Nobody likes blogging

“I don’t like blogging. I never wanted to be a blogger. I still blog anyways.”

I think that’s where a lot of us are these days. Nobody actually likes blogging and when it comes to keeping our blogs active and alive, it’s just a chore. It’s work, not passion; monotony, not creativity. As a character out of Heinlein once put it “nobody enjoys writing, they write because they have to”. But really,  it’s all about how we look at things.

Let’s run down metaphor lane. Blogging is a chore, yes; but it’s not a “cleaning the house” kind of chore. It’s more like tending to the garden. It takes effort, but gives us fruits and vegetables. Or at the very least some pretty flowers that people can stop and admire.

People who blog on a regular basis, and can see through the monotony of tossing words to paper, usually go for one of the two. Either they do it because they want people to stop and read (hey, who doesn’t?) but then move on, or else they do it because the blog will generate a fruit of it’s own: currency.

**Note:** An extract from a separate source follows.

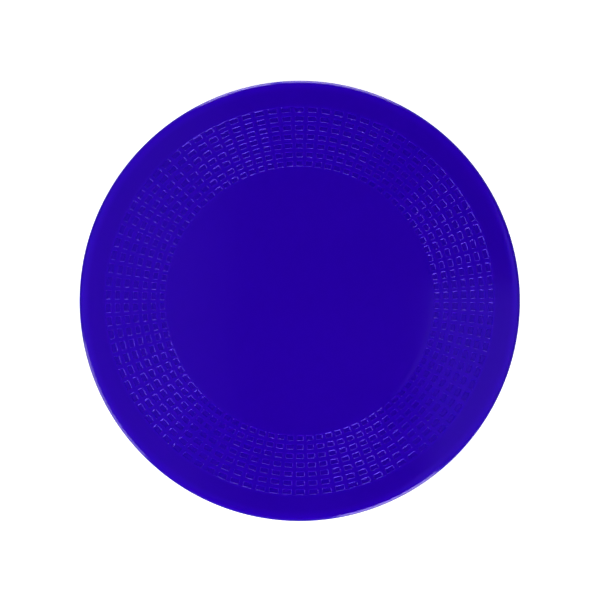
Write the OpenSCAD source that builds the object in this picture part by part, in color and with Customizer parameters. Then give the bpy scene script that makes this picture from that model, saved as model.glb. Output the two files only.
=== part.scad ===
// Round non-slip mat: one silicone rubber moulding with a sunken ring of ribbed grip pattern.
// Origin at the centre of the underside, +Z up, millimetres.

/* [Mat] */
// Diameter of the mat across its rim
mat_d = 190; // [180:1:230]
// Thickness of the mat at its centre and border
mat_t = 3.2; // [2.6:0.1:5]
// Rounding of the top edge of the rim
rim_top_r = 1.5; // [0.6:0.1:1.6]
// Rounding of the bottom edge of the rim
rim_bottom_r = 0.5; // [0.2:0.1:0.8]

/* [Grip band] */
// Radius at the inner wall of the innermost row of pockets
band_inner_r = 58.2; // [56:0.1:59]
// Number of pocket rows from the inside to the outside of the band
rows = 7; // [3:1:7]
// Number of pockets round each row
columns = 90; // [60:2:90]
// Length of a pocket along the radius
pocket_length = 2; // [1.6:0.1:2.2]
// Width of a ring rib, between one row of pockets and the next
ring_rib_w = 1.87; // [1.4:0.01:1.9]
// Share of each column's width that is pocket, where the rest is a radial rib
pocket_share = 0.655; // [0.5:0.005:0.7]
// Length of the flat that cuts each corner of a pocket, along either side
pocket_corner = 0.2; // [0.1:0.05:0.6]
// Width of the plain hoop at each edge of the lattice
hoop_w = 0.3; // [0.2:0.1:0.6]

/* [Relief] */
// Depth of a pocket's floor below the top of the mat
pocket_depth = 0.45; // [0.3:0.05:0.8]
// Drop from the top of the mat to the top of the ribs
rib_drop = 0.1; // [0.05:0.05:0.2]

/* [Hidden] */
mat_color = "MediumBlue";
lattice_color = "RoyalBlue";
mat_r = mat_d / 2;
row_pitch = pocket_length + ring_rib_w;
column_angle = 360 / columns;
band_outer_r = band_inner_r + (rows - 1) * row_pitch + pocket_length;
channel_inner_r = band_inner_r - hoop_w;
channel_outer_r = band_outer_r + hoop_w;
channel_floor_z = mat_t - pocket_depth;
lattice_h = pocket_depth - rib_drop;
cut_over = 1;
round_fn = 240;
edge_fn = 48;

// Half of the mat's section without its channel: a flat bar whose outer corners are rounded.
module plain_half_section() {
    square([mat_r - rim_top_r, mat_t]);
    square([mat_r - rim_bottom_r, mat_t - rim_top_r]);
    translate([0, rim_bottom_r])
        square([mat_r, mat_t - rim_top_r - rim_bottom_r]);
    translate([mat_r - rim_top_r, mat_t - rim_top_r])
        circle(r = rim_top_r, $fn = edge_fn);
    translate([mat_r - rim_bottom_r, rim_bottom_r])
        circle(r = rim_bottom_r, $fn = edge_fn);
}

// The disc: smooth centre, smooth border and rounded rim, with the channel that the lattice fills.
module mat_body() {
    color(mat_color)
        rotate_extrude($fn = round_fn)
            difference() {
                plain_half_section();
                translate([channel_inner_r, channel_floor_z])
                    square([channel_outer_r - channel_inner_r, pocket_depth + cut_over]);
            }
}

// Outline of one pocket: a rectangle with cut corners, its length along X and its width along Y.
module pocket_outline(width) {
    end_x = pocket_length / 2;
    side_y = width / 2;
    flat_x = end_x - pocket_corner;
    flat_y = side_y - pocket_corner;
    polygon([
        [end_x, flat_y],
        [flat_x, side_y],
        [-flat_x, side_y],
        [-end_x, flat_y],
        [-end_x, -flat_y],
        [-flat_x, -side_y],
        [flat_x, -side_y],
        [end_x, -flat_y]
    ]);
}

// Every pocket of one row, each as wide as its own radius makes it.
module pocket_row(row) {
    middle_r = band_inner_r + row * row_pitch + pocket_length / 2;
    width = 2 * middle_r * tan(pocket_share * column_angle / 2);
    for (column = [0:columns - 1])
        rotate((column + 0.5) * column_angle)
            translate([middle_r, 0])
                pocket_outline(width);
}

// The raised grip pattern: ring ribs and radial ribs in one openwork ring on the channel's floor.
module grip_lattice() {
    color(lattice_color)
        translate([0, 0, channel_floor_z])
            linear_extrude(height = lattice_h)
                difference() {
                    circle(r = channel_outer_r, $fn = round_fn);
                    circle(r = channel_inner_r, $fn = round_fn);
                    for (row = [0:rows - 1])
                        pocket_row(row);
                }
}

mat_body();
grip_lattice();
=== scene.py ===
"""Looks of the round non-slip mat: one continuous silicone moulding, its studio and its camera.

Metres, +Z up, in the CAD frame. The mat is one surface: rings of vertices make the smooth centre, the
border, the rim and the underside, and a cell for each pocket makes the sunken grip band between them.
"""

import math

import bpy
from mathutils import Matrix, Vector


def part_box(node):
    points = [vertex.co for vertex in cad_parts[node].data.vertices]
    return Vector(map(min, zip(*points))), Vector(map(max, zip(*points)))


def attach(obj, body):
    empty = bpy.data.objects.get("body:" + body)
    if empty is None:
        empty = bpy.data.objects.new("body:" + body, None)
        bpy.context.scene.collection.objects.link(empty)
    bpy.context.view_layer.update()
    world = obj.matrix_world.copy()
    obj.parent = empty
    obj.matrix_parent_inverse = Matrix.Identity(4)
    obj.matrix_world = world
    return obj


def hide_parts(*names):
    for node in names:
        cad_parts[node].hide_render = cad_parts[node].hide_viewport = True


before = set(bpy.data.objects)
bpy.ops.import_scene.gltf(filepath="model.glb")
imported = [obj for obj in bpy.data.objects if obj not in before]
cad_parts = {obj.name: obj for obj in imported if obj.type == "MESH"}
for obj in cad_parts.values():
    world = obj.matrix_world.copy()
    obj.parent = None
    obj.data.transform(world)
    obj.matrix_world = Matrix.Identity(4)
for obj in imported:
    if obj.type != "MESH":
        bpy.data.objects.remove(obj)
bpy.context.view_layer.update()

MM = 0.001

# Places from the frame
_, body_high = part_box("mat_body")
lattice_low, lattice_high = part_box("grip_lattice")
RIM_R = max(body_high.x, body_high.y)
TOP_Z = body_high.z
CHANNEL_OUTER_R = max(lattice_high.x, lattice_high.y)
RIB_TOP_Z = lattice_high.z
POCKET_FLOOR_Z = lattice_low.z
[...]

Usually the blogs that fall under category 2 are the easiest to spot. They exist to sell and trump your better senses. They rely on cheeky adjectives like like “top”, “best” and “secret” and aren’t afraid to dig one-liners from a bag callled “catch-phrase galore”. It’s literal crap; ads for x-ray goggles on the back of old comic books had more merit.

They can be persuasive, and not just to the reader but to other bloggers. It answers the old “if we’re not making, then why bother?” dilemma of blogging in the first place. Blogging is a means to an end, a tangible end at that.  But the end result of blogging doesn’t have to be money or despondence.

There’s reasons a plenty. It’s clearing the slate, tossing some of those tangled phrases into the open, making space for more ideas in your mind, and getting ready to move on to bigger and better. The way an actor or a singer warms up their vocals chords, blogging warms up our minds and our typing hands.

Blogging is a chore only if that’s the way we want to look at it.